Goal » Extract each line bearing the word "bodies".

Provided data »

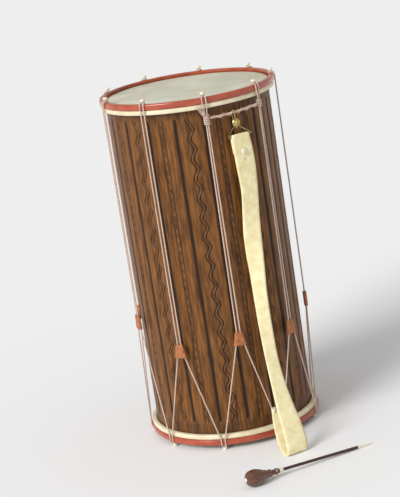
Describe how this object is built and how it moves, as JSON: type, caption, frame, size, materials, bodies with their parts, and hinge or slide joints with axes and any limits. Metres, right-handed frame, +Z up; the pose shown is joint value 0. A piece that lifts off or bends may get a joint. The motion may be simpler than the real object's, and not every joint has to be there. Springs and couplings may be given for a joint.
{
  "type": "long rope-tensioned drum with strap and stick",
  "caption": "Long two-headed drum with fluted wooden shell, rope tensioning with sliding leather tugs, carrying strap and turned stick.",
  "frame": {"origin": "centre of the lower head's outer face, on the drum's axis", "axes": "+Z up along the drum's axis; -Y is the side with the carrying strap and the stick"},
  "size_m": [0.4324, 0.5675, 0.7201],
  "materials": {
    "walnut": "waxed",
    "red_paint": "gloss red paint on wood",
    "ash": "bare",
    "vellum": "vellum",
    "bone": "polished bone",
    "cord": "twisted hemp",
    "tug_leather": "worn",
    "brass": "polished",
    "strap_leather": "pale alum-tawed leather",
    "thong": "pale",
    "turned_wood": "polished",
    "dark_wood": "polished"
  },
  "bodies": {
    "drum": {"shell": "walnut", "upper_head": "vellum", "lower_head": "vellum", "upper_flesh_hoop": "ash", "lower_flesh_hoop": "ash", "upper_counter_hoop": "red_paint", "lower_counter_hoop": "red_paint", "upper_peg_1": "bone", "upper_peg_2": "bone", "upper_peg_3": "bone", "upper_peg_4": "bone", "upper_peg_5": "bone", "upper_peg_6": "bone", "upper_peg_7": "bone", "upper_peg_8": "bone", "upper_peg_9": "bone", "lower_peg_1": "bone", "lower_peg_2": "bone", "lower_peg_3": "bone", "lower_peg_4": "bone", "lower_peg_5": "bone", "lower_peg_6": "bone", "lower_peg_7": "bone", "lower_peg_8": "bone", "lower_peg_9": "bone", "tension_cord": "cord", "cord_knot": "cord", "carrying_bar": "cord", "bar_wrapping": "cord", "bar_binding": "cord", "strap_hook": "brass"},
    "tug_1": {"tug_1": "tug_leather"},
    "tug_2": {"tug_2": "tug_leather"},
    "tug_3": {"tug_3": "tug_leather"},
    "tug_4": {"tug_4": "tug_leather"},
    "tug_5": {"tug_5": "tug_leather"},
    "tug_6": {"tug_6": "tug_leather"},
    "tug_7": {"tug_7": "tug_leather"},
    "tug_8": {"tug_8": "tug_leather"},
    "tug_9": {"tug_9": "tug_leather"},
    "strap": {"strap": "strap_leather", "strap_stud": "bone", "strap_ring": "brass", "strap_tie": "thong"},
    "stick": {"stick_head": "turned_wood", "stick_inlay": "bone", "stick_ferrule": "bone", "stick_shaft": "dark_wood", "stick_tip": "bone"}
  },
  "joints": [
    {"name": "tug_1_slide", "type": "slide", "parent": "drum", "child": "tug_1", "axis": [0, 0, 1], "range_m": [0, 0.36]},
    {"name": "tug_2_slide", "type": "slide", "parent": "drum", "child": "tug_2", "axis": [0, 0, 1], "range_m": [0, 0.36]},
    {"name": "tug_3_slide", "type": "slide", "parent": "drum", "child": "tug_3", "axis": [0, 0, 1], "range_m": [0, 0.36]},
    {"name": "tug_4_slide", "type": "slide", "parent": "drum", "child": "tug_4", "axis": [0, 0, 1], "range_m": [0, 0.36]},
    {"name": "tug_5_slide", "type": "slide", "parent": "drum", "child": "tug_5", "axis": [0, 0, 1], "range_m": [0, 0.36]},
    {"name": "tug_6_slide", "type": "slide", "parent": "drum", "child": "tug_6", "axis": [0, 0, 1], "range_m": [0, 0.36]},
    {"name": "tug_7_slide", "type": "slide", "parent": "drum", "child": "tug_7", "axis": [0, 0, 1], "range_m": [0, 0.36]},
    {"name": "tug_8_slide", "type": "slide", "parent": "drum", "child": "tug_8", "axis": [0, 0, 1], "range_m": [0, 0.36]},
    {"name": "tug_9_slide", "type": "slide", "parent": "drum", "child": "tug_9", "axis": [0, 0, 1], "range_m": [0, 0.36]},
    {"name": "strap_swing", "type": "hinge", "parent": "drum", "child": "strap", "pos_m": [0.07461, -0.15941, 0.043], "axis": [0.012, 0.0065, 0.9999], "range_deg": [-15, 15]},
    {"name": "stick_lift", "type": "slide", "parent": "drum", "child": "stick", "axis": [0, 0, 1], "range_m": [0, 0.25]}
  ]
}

Output »
Describe how this object is built and how it moves, as JSON: type, caption, frame, size, materials, bodies with their parts, and hinge or slide joints with axes and any limits. Metres, right-handed frame, +Z up; the pose shown is joint value 0. A piece that lifts off or bends may get a joint. The motion may be simpler than the real object's, and not every joint has to be there. Springs and couplings may be given for a joint.
  "bodies": {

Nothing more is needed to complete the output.